One day Bill took his gun in the car with him, drove out into the woods, and put the barrel in his mouth.

I saw what suicide can do to a family first hand. My mother - who was never that close to Bill and admittedly resented him in some ways - was able to get past it for the most part. She was always more angry with him than anything; angry for what he did to my grandfather. My grandfather was never the same. He was a broken man from that day on in many ways. I remember traveling to South Carolina for the funeral. It's very unsettling at that age to see a man you admire so utterly inconsolable.

Bill killed himself in those woods, but he took a little bit of my grandfather with him when he did it. For that, nobody was ever able to truly forgive him.
 
A girl I worked with for 3 years in my teens hung herself from a ceiling fan because her boyfriend broke up with her. Their relationship was drama drama drama.

I worked with her Mom too. Every time I'd see her Mom after it happened I'd think to myself what a horrible decision it was to kill herself.
 
Thank You. In a lot of ways I was invested in this Shrink story. It's one thing to lose a brother but two parents? It is a very selfish way about going about solving a problem.

Totaly agree ,i can see ken commiting suicide because of major financial problems but i can`t fathom why jackie would leavie her kids and the grandkids .
 
My great grandmother apparently committed suicide albeit she was very old (85?) at the time.

Her husband had died just a few months earlier, I was about 6 at the time and did not learn of it being suicide until my late teens.
She left no note and had given no indication/impression that she was likely to do anything like that.


I have heard variations of this scenario quite a few times.

That almost doesn't seem bad to me. Of course it would be a bit shocking at first to the loved ones, but if you're that old and unhappy, why not take control of the situation?

I guess many people would argue.
 
It is a very selfish way about going about solving a problem.

Yes. That's it in a nutshell. Sorry to hear that happened to you and your family.

To kill yourself over financial problems has got to be one of the most shallow things I can imagine. I said in another thread that the idea angers me, because I live basically paycheck to paycheck at this point in my life. It's essentially saying you'd rather be dead than have to get by in the manner I do. I'm a very happy person, so it can't be all that bad. And I know what it's like to have money, too.
 
The idea of labeling suicide as selfish is dubious to me. I get where the idea comes from but the suggestion that someone has a duty to continue living a life that they are so unhappy in, just to spare other people some upset . . . . hmmmm

Like if someone were to say to me, "I know someone who is completely profoundly unhappy in life and I expect him to keep enduring it in order to spare my feelings," . . . . to me, that would be selfish.

We are talking about a situation that is the ultimate. I think about what must be going on in someone's head. To just label it as selfish seems a little too easy.



And I know, oftentimes there are more than just the hurt feelings of loved ones involved. As I said, my friend Mark had a 1 year-old son. He had committed to a responsibility.

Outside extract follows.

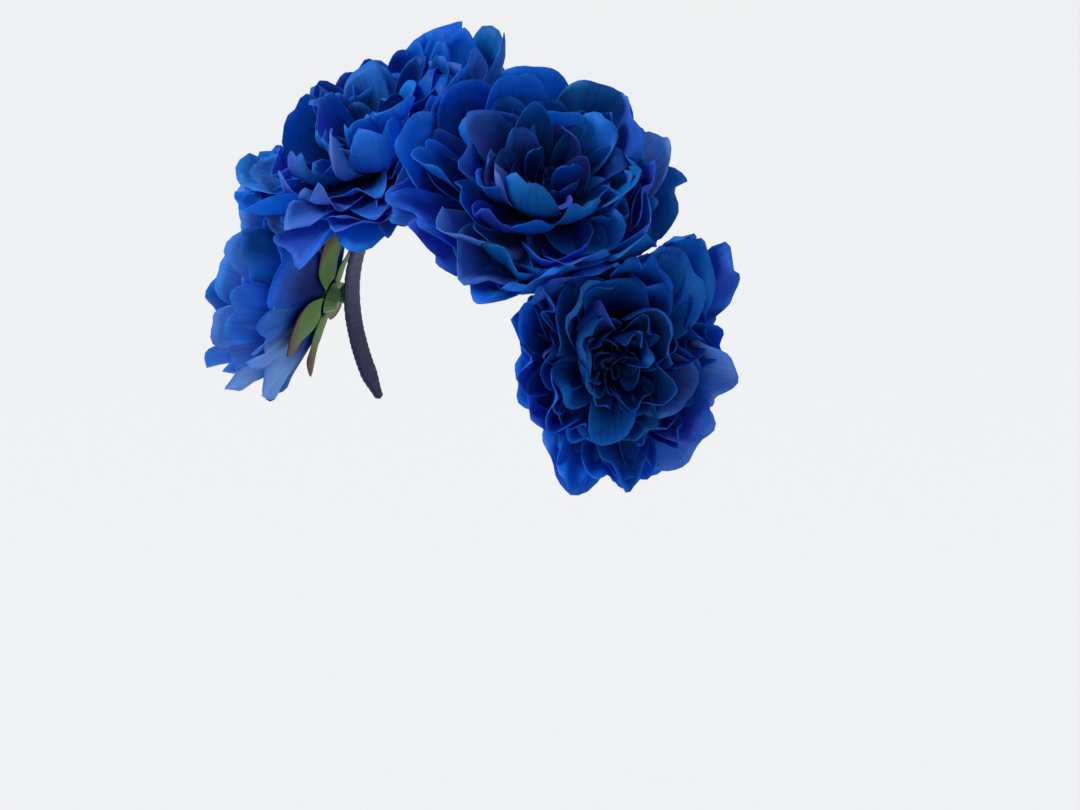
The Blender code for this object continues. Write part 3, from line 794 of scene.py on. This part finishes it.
def band_ribbon():
    """Woven polyester ribbon, wound: fine ribs across the ribbon and a matte satin face."""
    material, tree, output = new_material("wound_woven_polyester_ribbon")
    uv = add_node(tree, "ShaderNodeUVMap", {"uv_map": "petal"}).outputs["UV"]
    place = add_node(tree, "ShaderNodeTexCoord").outputs["Object"]
    cloud = add_node(tree, "ShaderNodeTexNoise",
                     values={"Scale": RIBBON_SHADE_SCALE, "Detail": 2.0},
                     links={"Vector": place}).outputs[0]
    ribs = add_node(tree, "ShaderNodeTexWave", {"bands_direction": "Y"},
                    {"Scale": RIBBON_RIB_SCALE}, {"Vector": uv}).outputs["Fac"]
    colour = mix_colour(tree, cloud, linear("#0b1238"), linear("#16205a"))
    bump = add_node(tree, "ShaderNodeBump", values={"Strength": 0.3, "Distance": 0.0003},
                    links={"Height": ribs}).outputs[0]
    cloth = add_node(tree, "ShaderNodeBsdfPrincipled", values={
        "Roughness": 0.5, "Sheen Weight": 0.2, "Sheen Roughness": 0.4},
        links={"Base Color": colour, "Normal": bump})
    tree.links.new(cloth.outputs[0], output.inputs[0])
    return material


def make_band(material):
    """The plastic band in its ribbon: a flat oval tube with a spiral of overlapping turns."""
    bm = bmesh.new()
    across_layer = bm.verts.layers.float.new("across")
    along_layer = bm.verts.layers.float.new("along")
    bmesh.ops.create_grid(bm, x_segments=RIBBON_ALONG, y_segments=RIBBON_ROUND, size=1)
    for vert in bm.verts:
        along = vert.co.x
        around = (vert.co.y + 1) / 2
        angle = along * (BAND_ARC_ANGLE + BAND_LEG_ANGLE)
        narrow = smooth(abs(along), BAND_TAPER_FROM, 1.0)
        taper = BAND_END_TAPER + (1 - BAND_END_TAPER) * (1 - narrow)
        closed = math.sqrt(max(1 - smooth(abs(along), BAND_CLOSE_FROM, 1.0), BAND_END_LEAST))
        turn = around * 2 * math.pi
        winding = (along * BAND_LENGTH / 2 / RIBBON_PITCH + around) % 1.0
        lap = RIBBON_STEP * (1 - winding)
        flat = math.copysign(abs(math.cos(turn)) ** BAND_SQUARE_ACROSS, math.cos(turn))
        thick = math.copysign(abs(math.sin(turn)) ** BAND_SQUARE_THROUGH, math.sin(turn))
        out = band_outward(angle)
        middle = band_inner(angle) + out * (BAND_WALL / 2)
        wide = (BAND_WIDTH / 2 + lap) * taper * flat * closed
        high = (BAND_WALL / 2 + lap) * thick * closed
        vert.co = middle + BAND_BACK * wide + out * high
        vert[across_layer] = around
        vert[along_layer] = (along + 1) / 2
    write_uvs(bm, across_layer, along_layer)
    bmesh.ops.remove_doubles(bm, verts=bm.verts, dist=RIBBON_WELD)
    bmesh.ops.recalc_face_normals(bm, faces=bm.faces)
    item = add_object("headband_wound", bm, material)
    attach(item, "root")
    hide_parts("headband")


CLOTH_SLOTS = ("petal_cloth_outer", "petal_cloth_middle", "petal_cloth_inner")


def make_flower(index, cloths, green, plastic):
    """One peony: sepals, six rings of petals and the bud in the middle."""
    name = FLOWERS[index].name
    make_ring(name + "_sepals", index, SEPAL_LEVEL, [SEPAL_ROW], green, SEPAL_WALL)
    for level in range(1, HEART_LEVEL + 1):
        node = f"{name}_heart" if level == HEART_LEVEL else f"{name}_petals_{level}"
        # Rings further in take a darker copy of the cloth: painted shade of the flower's deep heart
        painted_shade_tier = min((level - 1) // 2, len(CLOTH_SLOTS) - 1)
        rows = [row for row in ROWS if row.level == level]
        make_ring(node, index, level, rows, cloths[painted_shade_tier], PETAL_WALL)
    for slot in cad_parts[name + "_calyx"].material_slots:
        slot.material = plastic


# The camera: azimuth and elevation of the view, distance, and where the band's top lies in the
# 1080 x 810 picture
VIEW_AZIMUTH = math.radians(38)
VIEW_ELEVATION = math.radians(11)
VIEW_DISTANCE = 1.20
PICTURE = (1080, 810)
FOCAL_PIXELS = 2280
BAND_TOP_PIXEL = (450, 190)
SENSOR_WIDTH = 36
VIEW_END = 100


def make_camera():
    """The photo's view: the camera looks level with the view axis, set off to one side."""
    back = Vector((math.sin(VIEW_AZIMUTH) * math.cos(VIEW_ELEVATION),
                   -math.cos(VIEW_AZIMUTH) * math.cos(VIEW_ELEVATION), math.sin(VIEW_ELEVATION)))
    right = Vector((math.cos(VIEW_AZIMUTH), math.sin(VIEW_AZIMUTH), 0))
    up = back.cross(right)
    over = (BAND_TOP_PIXEL[0] - PICTURE[0] / 2) / FOCAL_PIXELS * VIEW_DISTANCE
    above = (PICTURE[1] / 2 - BAND_TOP_PIXEL[1]) / FOCAL_PIXELS * VIEW_DISTANCE
    lens = bpy.data.cameras.new("camera")
    lens.sensor_width = SENSOR_WIDTH
    lens.lens = FOCAL_PIXELS / PICTURE[0] * SENSOR_WIDTH
    lens.clip_end = VIEW_END
    camera = bpy.data.objects.new("camera", lens)
    camera.location = back * VIEW_DISTANCE - right * over - up * above
    camera.rotation_euler = (-back).to_track_quat("-Z", "Y").to_euler()
    bpy.context.scene.collection.objects.link(camera)
    bpy.context.scene.camera = camera


FLOOR_HEIGHT = -0.48
FLOOR_RADIUS = 60


def make_floor():
    """A plain pale floor that fills the view."""
    material, tree, output = new_material("pale_floor")
    paint = add_node(tree, "ShaderNodeBsdfPrincipled", values={
        "Base Color": linear("#e9e9e9"), "Roughness": 0.9, "Specular IOR Level": 0.1})
    tree.links.new(paint.outputs[0], output.inputs[0])
    bm = bmesh.new()
    bmesh.ops.create_circle(bm, cap_ends=True, segments=64, radius=FLOOR_RADIUS)
    bmesh.ops.translate(bm, vec=(0, 0, FLOOR_HEIGHT), verts=bm.verts)
    add_object("floor", bm, material)


def add_sun(name, way, spread, strength, colour):
    """Soft light from far away. way points to the light, spread is its size in degrees."""
    lamp = bpy.data.lights.new(name, "SUN")
    lamp.angle = math.radians(spread)
    lamp.energy = strength
    lamp.color = linear(colour)[:3]
    item = bpy.data.objects.new(name, lamp)
    item.rotation_euler = (-Vector(way)).to_track_quat("-Z", "Y").to_euler()
    bpy.context.scene.collection.objects.link(item)


def make_light():
    """Soft daylight: an even pale room and a large window to the front left."""
    world = bpy.data.worlds.new("pale_room")
    world.use_nodes = True
    sky = world.node_tree.nodes["Background"]
    sky.inputs["Color"].default_value = linear("#f4f6fa")
    sky.inputs["Strength"].default_value = 0.27
    bpy.context.scene.world = world
    bpy.context.scene.view_settings.view_transform = "Standard"
    add_sun("window", (-0.55, -0.55, 0.62), 26, 3.15, "#ffffff")
    add_sun("far_window", (0.25, 0.50, 0.80), 50, 0.9, "#f4f8ff")


PLACES = [place_flower(index) for index in range(len(FLOWERS))]


def main():
    make_camera()
    make_floor()
    make_light()
    # The middle and inner cloths are darker copies of the outer one: painted shade deep in the
    # flowers
    cloths = (
        petal_cloth("heat_cut_polyester_petal_cloth_outer", "#001a6a", "#0040b4", "#0e70dc"),
        petal_cloth("heat_cut_polyester_petal_cloth_middle", "#001458", "#0038a8", "#0862cc"),
        petal_cloth("heat_cut_polyester_petal_cloth_inner", "#000a38", "#002680", "#0050b0"),
    )
    green = sepal_cloth()
    plastic = calyx_plastic()
    make_band(band_ribbon())
    for index in range(len(FLOWERS)):
        make_flower(index, cloths, green, plastic)


main()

I don't know. I was never really mad at Mark or considered him selfish. I felt really bad for what he must have been going through.

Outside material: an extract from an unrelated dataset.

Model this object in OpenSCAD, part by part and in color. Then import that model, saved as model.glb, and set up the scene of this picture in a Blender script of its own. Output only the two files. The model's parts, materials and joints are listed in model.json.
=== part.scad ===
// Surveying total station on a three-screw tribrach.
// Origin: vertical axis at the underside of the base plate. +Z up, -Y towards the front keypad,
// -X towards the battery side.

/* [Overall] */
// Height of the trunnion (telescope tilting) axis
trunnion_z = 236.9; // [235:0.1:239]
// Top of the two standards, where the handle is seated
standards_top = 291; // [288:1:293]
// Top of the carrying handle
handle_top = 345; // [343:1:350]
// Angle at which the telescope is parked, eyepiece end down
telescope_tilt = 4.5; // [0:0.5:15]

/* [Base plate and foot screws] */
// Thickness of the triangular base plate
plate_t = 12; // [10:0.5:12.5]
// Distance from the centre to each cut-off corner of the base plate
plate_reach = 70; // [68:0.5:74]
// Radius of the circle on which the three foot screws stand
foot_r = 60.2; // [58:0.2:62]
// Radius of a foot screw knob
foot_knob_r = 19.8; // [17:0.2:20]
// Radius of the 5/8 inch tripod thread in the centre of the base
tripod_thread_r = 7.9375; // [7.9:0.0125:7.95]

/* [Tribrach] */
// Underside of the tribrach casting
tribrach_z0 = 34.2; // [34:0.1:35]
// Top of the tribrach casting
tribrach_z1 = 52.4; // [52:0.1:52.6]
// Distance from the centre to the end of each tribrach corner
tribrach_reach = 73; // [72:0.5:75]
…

Mind you, I had some pretty low moments myself so I could relate a little more than I am comfortable remembering.
 
It's just something about writing everything off. If people know how you are feeling they can try to help you. There's always a better option.... unless you are going to prison for life. In that case I can understand. But for financial reasons....just so shallow and materialistic.

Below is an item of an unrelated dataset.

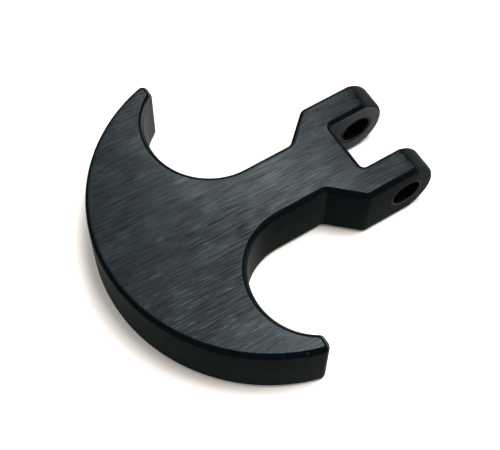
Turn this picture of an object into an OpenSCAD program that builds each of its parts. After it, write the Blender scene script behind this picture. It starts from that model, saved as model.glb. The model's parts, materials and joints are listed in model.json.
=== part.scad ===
// Crescent clevis lever: a thick half-moon blade on a short straight stem. The stem widens
// through two sloping shoulders into a clevis of two ears, and each ear holds a thin sleeve bush.
// Millimetres. The origin is the centre of the pin bore, midway between the ears.
// +X runs from the blade towards the clevis, +Y along the pin and +Z out of the brushed face.

/* [Plate] */
// Thickness of the plate, the same in the blade, the stem and the ears
plate_t = 14; // [11:0.5:15]

/* [Blade] */
// Radius of the round blank, which is the outer edge of the crescent
blade_r = 35; // [34.5:0.5:42]
// Distance from the pin to the centre of the round blank
blade_reach = 24.9; // [22.4:0.1:25.4]
// Radius of the two hollows between the horns and the stem
hollow_r = 13; // [11:0.25:13.5]
// Distance from the pin to the centres of the hollows
hollow_reach = 26.4; // [25.4:0.1:27.4]
// Distance from the pin to the blunt ends of the horns
horn_reach = 32.9; // [31.9:0.1:34.9]

/* [Stem and shoulders] */
// Width of the stem
stem_w = 12.5; // [10:0.25:14]
// Distance from the pin to the foot of the shoulders, where they leave the stem
shoulder_foot = 15.9; // [14.4:0.1:18.4]
// Distance from the pin to the top of the shoulders, where they meet the ears
shoulder_top = 9.65; // [8.4:0.05:11.4]

/* [Clevis] */
// Width over both ears
clevis_w = 24; // [20:0.5:26]
// Width of the slot between the ears
slot_w = 11.2; // [8:0.1:12]
// Distance from the pin to the floor of the slot
slot_floor = 6.9; // [6.2:0.1:7.9]
// Radius of the two corners at the floor of the slot
slot_corner_r = 1; // [0.5:0.1:2]
// Radius of the rounded ends of the ears, a little more than half the thickness of the plate
nose_r = 7.5; // [7.5:0.1:9]
// Distance from the pin to the rounded ends of the ears
nose_reach = 6.5; // [5.6:0.1:7.6]

/* [Sleeve bushes] */
// Bore of the bushes, which the pin passes through
pin_bore_d = 6.4; // [5:0.1:8]
// Wall thickness of the bushes
bush_wall = 0.5; // [0.3:0.1:1]

/* [Hidden] */

// Facets of a full circle
$fn = 128;
// How far a cut runs past the face that it goes through
past = 1;

body_colour = [0.20, 0.23, 0.25];
bush_colour = [0.13, 0.14, 0.15];

ear_w = (clevis_w - slot_w) / 2;
ear_mid_y = (clevis_w + slot_w) / 4;
bush_d = pin_bore_d + 2 * bush_wall;
hollow_side = stem_w / 2 + hollow_r;
blade_back = blade_reach + blade_r;

// What is cut from one side of the round blank: a round hollow that runs out along the stem,
// up the shoulder and past the ear, and square across the end of the horn
module side_cut() {
    stem_y = stem_w / 2;
    ear_y = clevis_w / 2;
    translate([-hollow_reach, hollow_side]) circle(r = hollow_r);
    polygon([
        [-hollow_reach, stem_y],
        [-shoulder_foot, stem_y],
        [-shoulder_top, ear_y],
        [blade_r, ear_y],
        [blade_r, blade_r + past],
        [-horn_reach, blade_r + past],
        [-horn_reach, hollow_side],
        [-hollow_reach, hollow_side]
    ]);
}

// Slot between the ears, with two round corners at its floor
module slot() {
    length = slot_floor + blade_r;
    corner_y = slot_w / 2 - slot_corner_r;
    translate([-slot_floor + slot_corner_r, -slot_w / 2]) square([length - slot_corner_r, slot_w]);
    translate([-slot_floor, -corner_y]) square([length, 2 * corner_y]);
    for (side = [-1, 1])
        translate([-slot_floor + slot_corner_r, side * corner_y]) circle(r = slot_corner_r);
}

// Outline seen from above: a round blank with both sides and the slot cut away
module plan_outline() {
    difference() {
        translate([-blade_reach, 0]) circle(r = blade_r);
        for (flip = [0, 1])
            mirror([0, flip]) side_cut();
        slot();
    }
}

// Outline seen from the side: a flat plate with a rounded end at the clevis
module side_outline() {
    nose_x = nose_reach - nose_r;
    start = -blade_back - past;
    intersection() {
        translate([start, -plate_t / 2]) square([nose_reach + past - start, plate_t]);
        union() {
            translate([start, -nose_r]) square([nose_x - start, 2 * nose_r]);
            translate([nose_x, 0]) circle(r = nose_r);
        }
    }
}

// Blade, stem, shoulders and ears, which are one piece of plate
module crescent_body() {
    color(body_colour) difference() {
        intersection() {
            translate([0, 0, -plate_t / 2]) linear_extrude(plate_t) plan_outline();
            rotate([90, 0, 0]) linear_extrude(2 * blade_r + 2 * past, center = true) side_outline();
        }
        rotate([90, 0, 0]) cylinder(d = bush_d, h = clevis_w + 2 * past, center = true);
    }
}

// Sleeve bush in the ear on one side, flush with both faces of the ear
module ear_bush(side) {
    color(bush_colour) translate([0, side * ear_mid_y, 0]) rotate([90, 0, 0]) difference() {
        cylinder(d = bush_d, h = ear_w, center = true);
        cylinder(d = pin_bore_d, h = ear_w + 2 * past, center = true);
    }
}

crescent_body();
ear_bush(1);  // left_ear_bush
ear_bush(-1);  // right_ear_bush
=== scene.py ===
"""Looks of the crescent clevis lever: the rounded plate, its two sleeve bushes, the brushed black
finish, and a small bright studio. Lengths are metres in the part's own frame: the origin is the
centre of the pin bore, +X runs towards the clevis, +Y along the pin and +Z out of the brushed face.
Left is the side at +Y and right is the side at -Y."""

import json
import math

import bmesh
import bpy
from mathutils import Matrix, Vector


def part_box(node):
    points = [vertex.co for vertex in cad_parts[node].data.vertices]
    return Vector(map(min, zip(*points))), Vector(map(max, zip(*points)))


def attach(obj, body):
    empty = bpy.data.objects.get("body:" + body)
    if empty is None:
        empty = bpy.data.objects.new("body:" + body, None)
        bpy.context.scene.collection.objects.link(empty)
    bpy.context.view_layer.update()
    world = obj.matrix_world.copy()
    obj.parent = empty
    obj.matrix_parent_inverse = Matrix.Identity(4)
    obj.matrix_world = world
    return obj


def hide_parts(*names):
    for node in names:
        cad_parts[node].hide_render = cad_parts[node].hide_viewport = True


MM = 0.001

# Plan of the plate, as in the part's own source
BLADE_R = 35 * MM
HOLLOW_R = 13 * MM
HOLLOW_REACH = 26.4 * MM
HORN_REACH = 32.9 * MM
STEM_HALF = 6.25 * MM
SHOULDER_FOOT = 15.9 * MM
SHOULDER_TOP = 9.65 * MM
SLOT_FLOOR = 6.9 * MM
NOSE_R = 7.5 * MM

# Rounding, most of which the plain solids leave out
EDGE_R = 1.1 * MM
HORN_CORNER_R = 1.3 * MM
SHOULDER_TOP_R = 1.8 * MM
SHOULDER_FOOT_R = 1.6 * MM
SLOT_CORNER_R = 1.0 * MM
# Size of the bevel on both sides of the seam between a bush and its ear
SEAM = 0.08 * MM
LIP_R = 0.27 * MM

# Fineness of the mesh
ARC_STEP = math.radians(2.5)
CORNER_STEP = math.radians(9)
EDGE_STEPS = 6
NOSE_STEPS = 48
LIP_STEPS = 5
BORE_FACETS = 96
SAME_POINT = 0.01 * MM
LARGE_FACE_WEIGHT = 100
# Place of the wall's lower end, middle and upper end in a column of vertices
WALL_LOW = EDGE_STEPS
WALL_MIDDLE = EDGE_STEPS + 1
WALL_HIGH = EDGE_STEPS + 2

# Brushing: its direction, the place in the noise, and where it ends at the edges and on the ears
BRUSH_TURN = math.radians(-1.5)
BRUSH_SEED = 0.058
BRUSH_TILT = math.radians(10)
# Painted highlight: the brushed colour and sheen reach further round the +Y and -X edges
PAINTED_SHEEN_LEAN = (-0.12, 0.17, 1.0)
BRUSH_SOFT = 0.004
BRUSH_RAGGED = 0.02
BRUSH_END = 1.35 * MM
BRUSH_END_SOFT = 0.15 * MM
BRUSH_FRAY = 2.6 * MM
BRUSH_JITTER = (1.2 * MM, 0.35 * MM)
BRUSH_BLOTCH = 1.1 * MM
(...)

I know there has to be some level of depression involved which takes it beyond just the root cause. But if you let financial issues get you to that level of depression where this seems like a reasonable option... I don't know how to convey what I'm thinking. It just takes away the option of people you loved helping you when they are left with the feeling that they could have had you just allowed them the chance. There's no going back once you do this. It's so final. Everybody is cheated.
 
I can relate to this though because last week one of my mentor and friends killed himself. This was a man that in the my line of work in the state of Florida was renowned. He was even well known around the country in the EPA field. One of the most intelligent men I have ever known and absolutely loved or respected or both by anyone I have ever mentioned his name to. His wife left him several years ago because he spent so much time involved around the state with work or at least that was one of the reasons she gave him. He was never the same after she left though and while everyone that knew him understood his life had changed no-one knew the level of depression he was going through. It finally got to be too much and regardless of how much success he had or what he chose to do he couldn't escape the mounting sense of loss. He sent an email to one of my colleagues in a neighboring city telling him what he had done and requesting that he notify the sheriffs department and his daughter.

The thing about suicide is it leaves those left behind constantly questioning if they could have done something to help. No matter how much you feel you were there for support you always feels afterwards that maybe you could have done something else. The mind won't let go and we continue to question everything.

Speculating is how we deal with it but it does no good long term because we just never really understand it even if we finally obtain partial or even substantial information.
 
my grandfather, although my mom wouldnt accept it. they still say it was an accident.
he died several months after my grandmother. my mom found him in the garage dead with his truck running.

had an acquaintance ( I dont call him a friend cause we never hung out much. he was serious into RX drugs ) killed hisself not long ago.
he shot hisself twice before getting the job done. first shot was to his chest but didnt work, next to the head.
He was drafted out of highschool by the Marlins I think it was and put in the minors. He had a car wreck and screwed up his shoulder his first yr in the minors and wasnt able to pitch at the same level again.
they cut him, he came back here and got into some serious addictions for the last 10 yrs or so before offing hisself.
 
One of my friends from Michigan whom I knew through my music connections, walked in front of a train two years ago.

It was pretty bizarre to me that someone could do that, knowing the carnage.

He said goodbye to everyone via his MySpace page. Pretty gruesome.